→ **Exercise objective**
Scan the lines below for the word "this". Copy each line you find it in.

BEGIN Recorded data

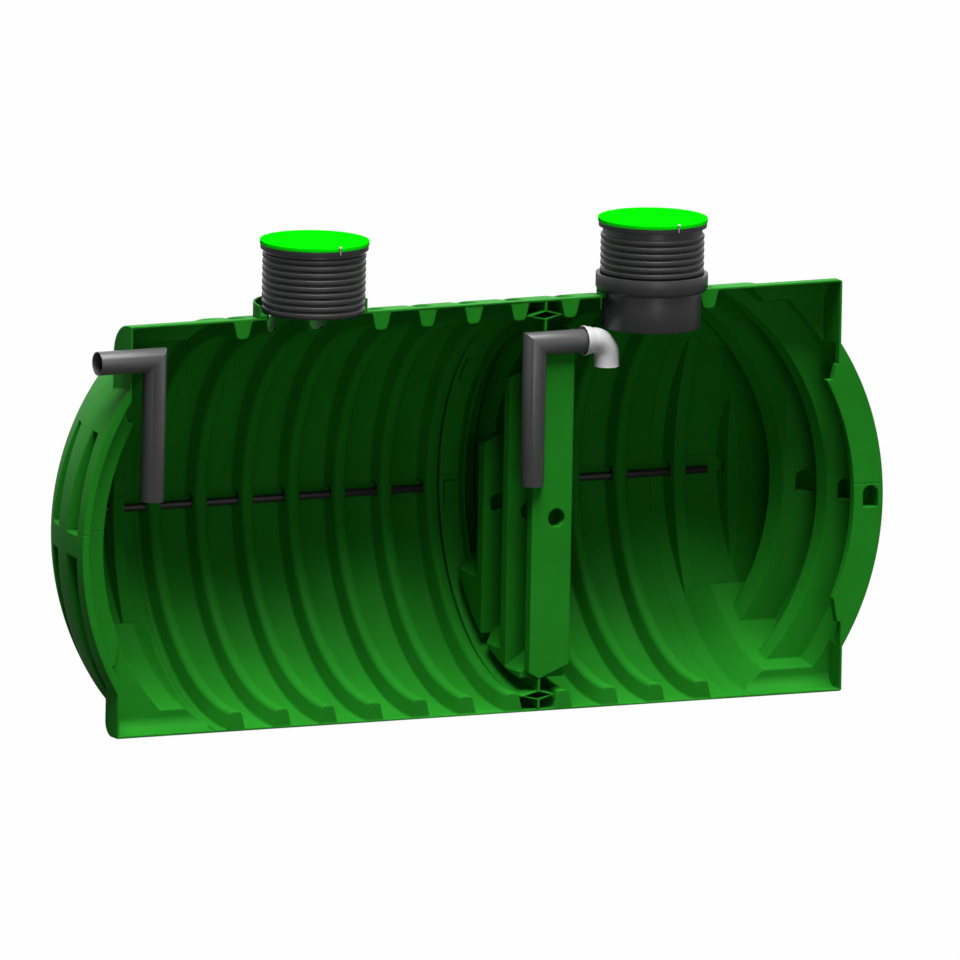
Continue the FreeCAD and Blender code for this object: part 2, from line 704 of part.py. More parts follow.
def build():
    """Every node of the part, by name."""
    nodes = {}
    left_x = [left_first_rib - index * rib_pitch for index in range(left_ribs)]
    right_x = [right_first_rib + index * rib_pitch for index in range(right_ribs)]
    left_split = left_foot_x + end_length
    right_split = right_foot_x - end_length
    modules = (("left", left_split, 0.0, left_x, left_riser_x, neck_hole_r),
               ("right", 0.0, right_split, right_x, right_riser_x, upstand_hole_r))
    for side, x0, x1, ribs, hole_x, hole_r in modules:
        shell = barrel_shell(x0, x1, ribs, hole_x, hole_r)
        for index, name in enumerate(segment_names):
            nodes[f"{side}_shell_{name}"] = shell.common(wedge(index, x0 - 1, x1 + 1))

    left_cap = end_cap(left_hoops, left_bored, left_pocket, left_edge_r, centre_rib_half, centre_rib_depth)
    left_end = place_end(left_cap, left_foot_x, True)
    inlet_route = [Vector(inlet_end_x, 0, inlet_z), Vector(inlet_leg_x, 0, inlet_z),
                   Vector(inlet_leg_x, 0, inlet_leg_z)]
    slim_r = pipe_r - inlet_pass_clearance
    left_end = left_end.cut(mitred_bar(inlet_route, slim_r))
    nodes["left_end_lower"], nodes["left_end_upper"] = halves(left_end)
    right_cap = end_cap(right_hoops, right_bored, right_pocket, right_edge_r, 0, 0)
    right_end = place_end(right_cap, right_foot_x, False)
    nodes["right_end_lower"], nodes["right_end_upper"] = halves(right_end)

    lower, upper = with_anchors(joint_ring(0, 90), joint_ring(90, 180))
    nodes["joint_ring_lower"], nodes["joint_ring_upper"] = lower, upper
    nodes["partition"] = partition()

    nodes["left_neck"] = left_neck()
    nodes["left_riser"] = corrugated_riser(left_riser_x, neck_ledge_z, riser_top,
                                           neck_ledge_z + first_ring_up)
    nodes["right_neck"] = right_neck()
    nodes["riser_socket"] = riser_socket()
    nodes["dip_pipe"] = tube(dip_pipe_r, dip_pipe_r - dip_pipe_wall, right_riser_x,
                             tank_top - dip_pipe_drop, neck_ledge_z)
    socket_seat = neck_ledge_z + socket_floor
    nodes["right_riser"] = corrugated_riser(right_riser_x, socket_seat, riser_top,
                                            socket_seat + socket_height + ring_gap)
    for side, x in (("left", left_riser_x), ("right", right_riser_x)):
        nodes[f"{side}_rim"] = tube(rim_r, riser_bore_r, x, riser_top, riser_top + rim_height)
        nodes[f"{side}_lid"] = lid(x)

    spigot = tube_x(pipe_r, pipe_r - pipe_wall, inlet_end_x, inlet_end_x + inlet_spigot, inlet_z)
    nodes["inlet_pipe"] = mitred_pipe(inlet_route, slim_r, pipe_wall - inlet_pass_clearance).fuse(spigot)
    nodes["crossover_pipe"] = mitred_pipe(cross_route(), pipe_r, pipe_wall)
    nodes["crossover_elbow"] = elbow()

    for side, (x0, x1) in (("left", left_rod_span()), ("right", right_rod_span())):
        nodes[f"{side}_tie_rod"] = rod(rod_r, Vector(x0, rod_y(), rod_z()), Vector(x1, rod_y(), rod_z()))
    return nodes


def main():
    """Build every node and write it as STEP."""
    os.makedirs("parts", exist_ok=True)
    for name, shape in build().items():
        shape.translate(origin_shift)
        box = shape.BoundBox
        print(f"{name:20} solids {len(shape.Solids)} valid {shape.isValid()} "
              f"volume {shape.Volume / 1e6:9.3f} l  "
              f"x {box.XMin:8.1f} {box.XMax:8.1f}  y {box.YMin:7.1f} {box.YMax:7.1f}  "
              f"z {box.ZMin:7.1f} {box.ZMax:7.1f}")
        shape.exportStep(f"parts/{name}.step")


main()
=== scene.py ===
"""Looks of a cutaway two-chamber septic tank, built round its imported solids.

The model's axes are X along the tank from the inlet end, Y away from the cut
face and Z up, in metres, with 0 in the middle of the keel strip.
"""
import json
import logging
import math
from dataclasses import dataclass
from enum import Enum
from typing import Any, Sequence

import bpy
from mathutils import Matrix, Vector


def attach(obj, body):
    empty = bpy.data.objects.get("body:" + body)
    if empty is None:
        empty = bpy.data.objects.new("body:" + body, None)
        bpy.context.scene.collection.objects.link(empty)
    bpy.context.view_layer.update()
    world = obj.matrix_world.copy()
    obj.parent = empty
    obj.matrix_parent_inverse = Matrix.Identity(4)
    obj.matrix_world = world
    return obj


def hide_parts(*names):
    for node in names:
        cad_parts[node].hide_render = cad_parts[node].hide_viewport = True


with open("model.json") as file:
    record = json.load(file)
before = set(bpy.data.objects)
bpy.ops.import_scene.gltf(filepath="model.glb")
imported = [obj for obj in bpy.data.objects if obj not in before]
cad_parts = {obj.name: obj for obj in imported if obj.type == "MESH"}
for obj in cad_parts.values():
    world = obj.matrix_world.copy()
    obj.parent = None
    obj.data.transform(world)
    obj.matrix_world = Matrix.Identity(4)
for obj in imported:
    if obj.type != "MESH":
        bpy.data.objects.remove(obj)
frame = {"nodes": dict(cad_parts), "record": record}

log = logging.getLogger("septic_tank")
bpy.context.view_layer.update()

Point = tuple[float, float, float]
Pairs = Sequence[tuple[float, float]]

# The middle of what a noise texture gives
MID_NOISE = 0.5

# Numbers of the Mix node's two colours and of their mixture
MIX_FIRST, MIX_SECOND, MIX_RESULT = 6, 7, 2

# Where the modules join, the plane of the cut and the height of the barrel's axis
JOINT_X = 0.3015
CUT_Y = -0.0615
AXIS_Z = 0.950

# Points of the pipes nearer than this are one
MERGE = 1e-5

# Turned and bent pieces look smooth up to this angle between faces, in degrees
SMOOTH_ANGLE = 38


class Way(Enum):
    """The axis that a turned piece stands on."""

    UP = (0.0, 0.0, 1.0)
    ALONG = (1.0, 0.0, 0.0)


class Field:
    """A value that changes over a surface, written as an expression."""

    def __init__(self, graph: "Graph", socket: Any) -> None:
        """Keeps the node graph and the socket that gives the value."""
        self.graph = graph
        self.socket = socket

    def _maths(self, operation: str, first: Any, second: Any) -> "Field":
        """Adds a Math node.

        Args:
            operation: the Math node's operation.
            first: its first value, a number or a Field.
            second: its second value, a number or a Field.

        Returns:
            The node's result.
        """
        return self.graph.add("ShaderNodeMath", {"operation": operation}, {0: first, 1: second})

    def __add__(self, other: Any) -> "Field":
        """The sum."""
        return self._maths("ADD", self, other)

    __radd__ = __add__

    def __mul__(self, other: Any) -> "Field":
        """The product."""
        return self._maths("MULTIPLY", self, other)

    __rmul__ = __mul__

    def __sub__(self, other: Any) -> "Field":
        """The difference."""
        return self._maths("SUBTRACT", self, other)

    def __rsub__(self, other: Any) -> "Field":
        """The difference from a number."""
        return self._maths("SUBTRACT", other, self)

    def or_more(self, other: Any) -> "Field":
        """The greater of two values."""
        return self._maths("MAXIMUM", self, other)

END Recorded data

→ **Final result**
Continue the FreeCAD and Blender code for this object: part 2, from line 704 of part.py. More parts follow.
# Points of the pipes nearer than this are one
# Turned and bent pieces look smooth up to this angle between faces, in degrees